** start **

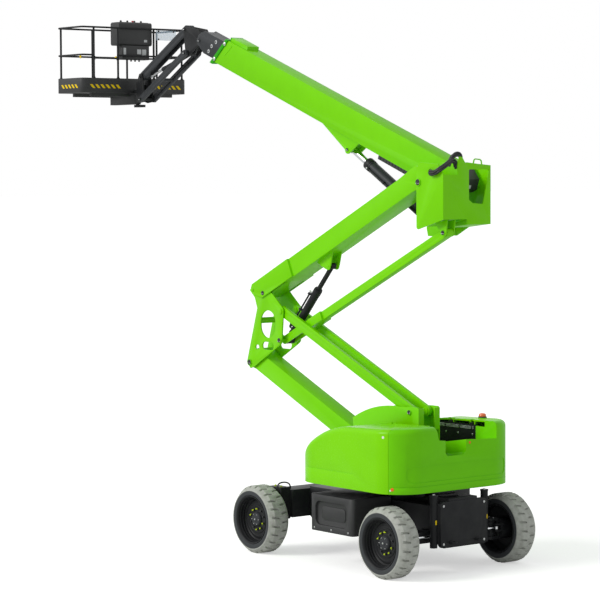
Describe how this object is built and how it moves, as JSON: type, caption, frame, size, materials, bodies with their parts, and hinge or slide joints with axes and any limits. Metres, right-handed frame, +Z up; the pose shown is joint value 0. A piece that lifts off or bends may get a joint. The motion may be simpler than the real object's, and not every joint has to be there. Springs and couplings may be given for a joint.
{
  "type": "articulating boom lift",
  "caption": "Lime-green self-propelled articulating boom lift on four grey tyres, with its folding riser, main boom and jib raised and a black tubular basket.",
  "frame": {"origin": "on the ground midway between the two axles and between the left and right wheels", "axes": "+X along the booms towards the basket, +Y to the left of that, +Z up"},
  "size_m": [9.4525, 2.73, 7.94],
  "materials": {
    "green_paint": "gloss",
    "green_shell": "gloss",
    "black_paint": "satin",
    "black_plastic": "satin",
    "grey_tyre": "matte",
    "cast_weight": "gloss",
    "chrome_rod": "polished",
    "amber": "gloss",
    "clear_sheet": "gloss"
  },
  "bodies": {
    "chassis": {"chassis_frame": "black_paint", "end_guard": "black_paint", "steer_axle": "black_paint", "steer_cylinder": "black_paint", "drive_axle": "black_paint", "side_pod_left": "black_plastic", "side_pod_right": "black_plastic", "slew_ring": "black_paint"},
    "knuckle_left": {"steer_knuckle_left": "black_paint"},
    "knuckle_right": {"steer_knuckle_right": "black_paint"},
    "steer_rod": {"steer_rod": "chrome_rod"},
    "wheel_steer_left": {"tyre_steer_left": "grey_tyre", "rim_steer_left": "black_paint"},
    "wheel_steer_right": {"tyre_steer_right": "grey_tyre", "rim_steer_right": "black_paint"},
    "wheel_drive_left": {"tyre_drive_left": "grey_tyre", "rim_drive_left": "black_paint"},
    "wheel_drive_right": {"tyre_drive_right": "grey_tyre", "rim_drive_right": "black_paint"},
    "turret": {"turret_deck": "black_paint", "turret_mast": "green_paint", "counterweight": "cast_weight", "power_pack": "black_paint", "fluid_tank": "black_plastic"},
    "hood_left": {"hood_left": "green_shell"},
    "hood_right": {"hood_right": "green_shell", "beacon": "amber"},
    "lower_boom": {"lower_boom": "green_paint"},
    "lower_ties": {"lower_ties": "green_paint"},
    "mid_knuckle": {"mid_knuckle": "green_paint"},
    "upper_riser": {"upper_riser": "green_paint"},
    "upper_tie": {"upper_tie": "green_paint"},
    "top_knuckle": {"top_knuckle": "green_paint"},
    "riser_barrel": {"riser_cylinder_barrel": "black_paint"},
    "riser_rod": {"riser_cylinder_rod": "chrome_rod"},
    "outer_boom": {"outer_boom": "green_paint"},
    "inner_boom": {"inner_boom": "black_paint"},
    "lift_barrel": {"lift_cylinder_barrel": "black_paint"},
    "lift_rod": {"lift_cylinder_rod": "chrome_rod"},
    "boom_nose": {"boom_nose": "black_paint"},
    "jib_arms": {"jib_arms": "black_paint"},
    "jib_tie": {"jib_tie": "black_paint"},
    "jib_carrier": {"jib_carrier": "black_paint"},
    "jib_barrel": {"jib_cylinder_barrel": "black_paint"},
    "jib_rod": {"jib_cylinder_rod": "chrome_rod"},
    "basket": {"basket_tray": "black_plastic", "basket_rails": "black_paint", "control_console": "black_plastic", "side_screen": "clear_sheet"},
    "drop_bar": {"drop_bar": "black_paint"}
  },
  "joints": [
    {"name": "steer_left", "type": "hinge", "parent": "chassis", "child": "knuckle_left", "pos_m": [-1.425, 0.76, 0.5], "axis": [0, 0, 1], "range_deg": [-25, 25]},
    {"name": "steer_right", "type": "hinge", "parent": "chassis", "child": "knuckle_right", "pos_m": [-1.425, -0.76, 0.5], "axis": [0, 0, 1], "range_deg": [-26, 26]},
    {"name": "steer_rod_slide", "type": "slide", "parent": "chassis", "child": "steer_rod", "axis": [0, 1, 0], "range_m": [-0.0659, 0.0659]},
    {"name": "wheel_spin_steer_left", "type": "hinge", "parent": "knuckle_left", "child": "wheel_steer_left", "pos_m": [-1.425, 1.07, 0.4875], "axis": [0, 1, 0], "continuous": true},
    {"name": "wheel_spin_steer_right", "type": "hinge", "parent": "knuckle_right", "child": "wheel_steer_right", "pos_m": [-1.425, -1.07, 0.4875], "axis": [0, 1, 0], "continuous": true},
    {"name": "wheel_spin_drive_left", "type": "hinge", "parent": "chassis", "child": "wheel_drive_left", "pos_m": [1.425, 1.07, 0.4875], "axis": [0, 1, 0], "continuous": true},
    {"name": "wheel_spin_drive_right", "type": "hinge", "parent": "chassis", "child": "wheel_drive_right", "pos_m": [1.425, -1.07, 0.4875], "axis": [0, 1, 0], "continuous": true},
    {"name": "slew", "type": "hinge", "parent": "chassis", "child": "turret", "pos_m": [-0.4, 0, 1.13], "axis": [0, 0, 1], "range_deg": [-177.5, 177.5]},
    {"name": "hood_left_hinge", "type": "hinge", "parent": "turret", "child": "hood_left", "pos_m": [-0.54, 0.341, 1.95], "axis": [1, 0, 0], "range_deg": [0, 65]},
    {"name": "hood_right_hinge", "type": "hinge", "parent": "turret", "child": "hood_right", "pos_m": [-0.54, -0.744, 1.95], "axis": [-1, 0, 0], "range_deg": [0, 65]},
    {"name": "riser", "type": "hinge", "parent": "turret", "child": "lower_boom", "pos_m": [-0.089, 0, 1.345], "axis": [0, -1, 0], "range_deg": [-23.46, 35]},
    {"name": "lower_tie_pivot", "type": "hinge", "parent": "turret", "child": "lower_ties", "pos_m": [-0.848, 0, 2.145], "axis": [0, -1, 0], "range_deg": [-23.96, 35.5]},
    {"name": "mid_knuckle_pivot", "type": "hinge", "parent": "lower_boom", "child": "mid_knuckle", "pos_m": [2.83914, 0, 2.61576], "axis": [0, -1, 0], "range_deg": [-35.5, 23.96]},
    {"name": "upper_riser_pivot", "type": "hinge", "parent": "mid_knuckle", "child": "upper_riser", "pos_m": [2.48214, 0, 3.67276], "axis": [0, 1, 0], "range_deg": [-25.64, 38.01]},
    {"name": "upper_tie_pivot", "type": "hinge", "parent": "mid_knuckle", "child": "upper_tie", "pos_m": [2.10314, 0, 2.98476], "axis": [0, 1, 0], "range_deg": [-25.64, 38.01]},
    {"name": "top_knuckle_pivot", "type": "hinge", "parent": "upper_riser", "child": "top_knuckle", "pos_m": [-1.04661, 0, 5.32876], "axis": [0, 1, 0], "range_deg": [-38.01, 25.64]},
    {"name": "riser_barrel_pivot", "type": "hinge", "parent": "mid_knuckle", "child": "riser_barrel", "pos_m": [2.10314, 0, 2.98476], "axis": [0, 1, 0], "range_deg": [-21.11, 31]},
    {"name": "riser_rod_slide", "type": "slide", "parent": "riser_barrel", "child": "riser_rod", "axis": [-0.6734, 0, 0.7393], "range_m": [-0.331, 0.4861]},
    {"name": "boom_lift", "type": "hinge", "parent": "top_knuckle", "child": "outer_boom", "pos_m": [-1.27001, -0.45, 5.31996], "axis": [0, -1, 0], "range_deg": [-20.5, 45]},
    {"name": "lift_barrel_pivot", "type": "hinge", "parent": "top_knuckle", "child": "lift_barrel", "pos_m": [-0.80001, -0.45, 4.64996], "axis": [0, -1, 0], "range_deg": [-20.94, 44.46]},
    {"name": "lift_rod_slide", "type": "slide", "parent": "lift_barrel", "child": "lift_rod", "axis": [0.8598, 0, 0.5106], "range_m": [-0.2893, 0.6143]},
    {"name": "telescope", "type": "slide", "parent": "outer_boom", "child": "inner_boom", "axis": [0.9367, 0, 0.3502], "range_m": [0, 2.6]},
    {"name": "nose_level", "type": "hinge", "parent": "inner_boom", "child": "boom_nose", "pos_m": [4.80041, -0.45, 7.55009], "axis": [0, -1, 0], "range_deg": [-45.5, 21]},
    {"name": "jib_lift", "type": "hinge", "parent": "boom_nose", "child": "jib_arms", "pos_m": [5.16001, -0.45, 7.36999], "axis": [0, -1, 0], "range_deg": [-40, 60]},
    {"name": "jib_tie_pivot", "type": "hinge", "parent": "boom_nose", "child": "jib_tie", "pos_m": [5.22501, -0.45, 7.74499], "axis": [0, -1, 0], "range_deg": [-40.5, 60.5]},
    {"name": "carrier_level", "type": "hinge", "parent": "jib_arms", "child": "jib_carrier", "pos_m": [6.41001, -0.45, 6.66999], "axis": [0, -1, 0], "range_deg": [-60.5, 40.5]},
    {"name": "jib_barrel_pivot", "type": "hinge", "parent": "boom_nose", "child": "jib_barrel", "pos_m": [5.16001, -0.45, 7.36999], "axis": [0, -1, 0], "range_deg": [-41.16, 60.76]},
    {"name": "jib_rod_slide", "type": "slide", "parent": "jib_barrel", "child": "jib_rod", "axis": [0.9605, 0, -0.2782], "range_m": [-0.2492, 0.3679]},
    {"name": "basket_rotate", "type": "hinge", "parent": "jib_carrier", "child": "basket", "pos_m": [6.70001, -0.45, 6.6], "axis": [0, 0, 1], "range_deg": [-70, 70]},
    {"name": "drop_bar_slide", "type": "slide", "parent": "basket", "child": "drop_bar", "axis": [0, 0, 1], "range_m": [0, 0.35]}
  ],
  "couplings": [
    {"joint": "steer_right", "follows": "steer_left", "ratio": 1},
    {"joint": "steer_rod_slide", "follows": "steer_left", "m_per_rad": -0.14529},
    {"joint": "lower_tie_pivot", "follows": "riser", "ratio": 1},
    {"joint": "mid_knuckle_pivot", "follows": "riser", "ratio": -1},
    {"joint": "upper_riser_pivot", "follows": "riser", "ratio": 1.0716},
    {"joint": "upper_tie_pivot", "follows": "riser", "ratio": 1.0716},
    {"joint": "top_knuckle_pivot", "follows": "riser", "ratio": -1.0716},
    {"joint": "riser_barrel_pivot", "follows": "riser", "ratio": 0.857},
    {"joint": "riser_rod_slide", "follows": "riser", "m_per_rad": 0.77},
    {"joint": "lift_barrel_pivot", "follows": "boom_lift", "ratio": 0.96},
    {"joint": "lift_rod_slide", "follows": "boom_lift", "m_per_rad": 0.76},
    {"joint": "nose_level", "follows": "boom_lift", "ratio": -1},
    {"joint": "jib_tie_pivot", "follows": "jib_lift", "ratio": 1},
    {"joint": "carrier_level", "follows": "jib_lift", "ratio": -1},
    {"joint": "jib_barrel_pivot", "follows": "jib_lift", "ratio": 0.98},
    {"joint": "jib_rod_slide", "follows": "jib_lift", "m_per_rad": 0.34}
  ]
}
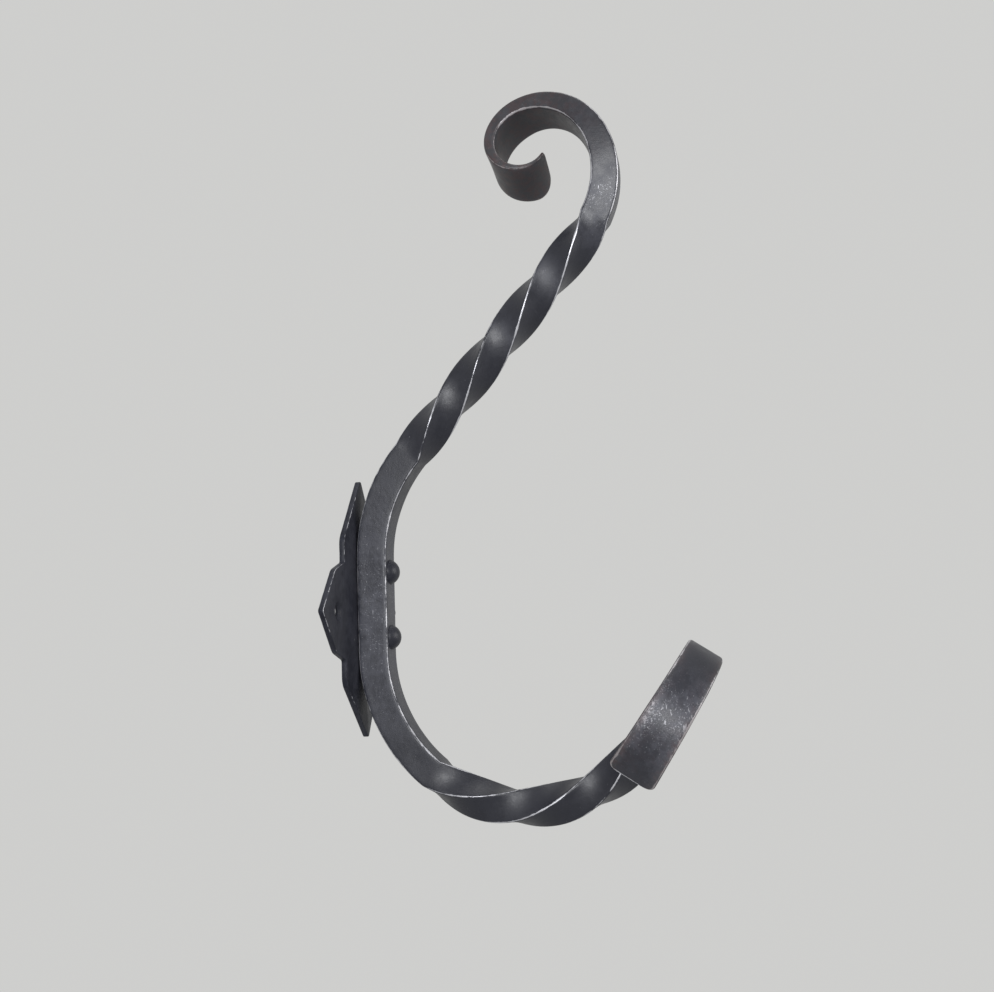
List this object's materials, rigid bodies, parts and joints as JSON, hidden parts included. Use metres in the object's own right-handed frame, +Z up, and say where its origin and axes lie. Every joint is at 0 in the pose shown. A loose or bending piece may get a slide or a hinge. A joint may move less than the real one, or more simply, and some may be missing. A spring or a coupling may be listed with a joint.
{
  "type": "coat hook",
  "caption": "Forged square-bar wall hook: twisted arms, a scroll above, an open curl below, riveted to a pointed screw plate.",
  "frame": {"origin": "centre of the plate's back face, midway between the screw holes", "axes": "+Z up, +Y into the wall, the hook reaches out along -Y, +X to the right for someone who faces the wall"},
  "size_m": [0.0871, 0.1208, 0.2352],
  "materials": {
    "bar": "blackened forged iron, satin, worn bright along the edges",
    "plate": "blackened iron sheet, satin, worn along the edges",
    "rivets": "blackened iron, satin"
  },
  "bodies": {
    "root": {"hook_bar": "bar", "back_plate": "plate", "upper_rivet": "rivets", "lower_rivet": "rivets"}
  },
  "joints": []
}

** end **

YOUR OBJECTIVE: Extract all lines from the data in which "pose" is found.

ANSWER TO THE PROBLEM:
Describe how this object is built and how it moves, as JSON: type, caption, frame, size, materials, bodies with their parts, and hinge or slide joints with axes and any limits. Metres, right-handed frame, +Z up; the pose shown is joint value 0. A piece that lifts off or bends may get a joint. The motion may be simpler than the real object's, and not every joint has to be there. Springs and couplings may be given for a joint.
List this object's materials, rigid bodies, parts and joints as JSON, hidden parts included. Use metres in the object's own right-handed frame, +Z up, and say where its origin and axes lie. Every joint is at 0 in the pose shown. A loose or bending piece may get a slide or a hinge. A joint may move less than the real one, or more simply, and some may be missing. A spring or a coupling may be listed with a joint.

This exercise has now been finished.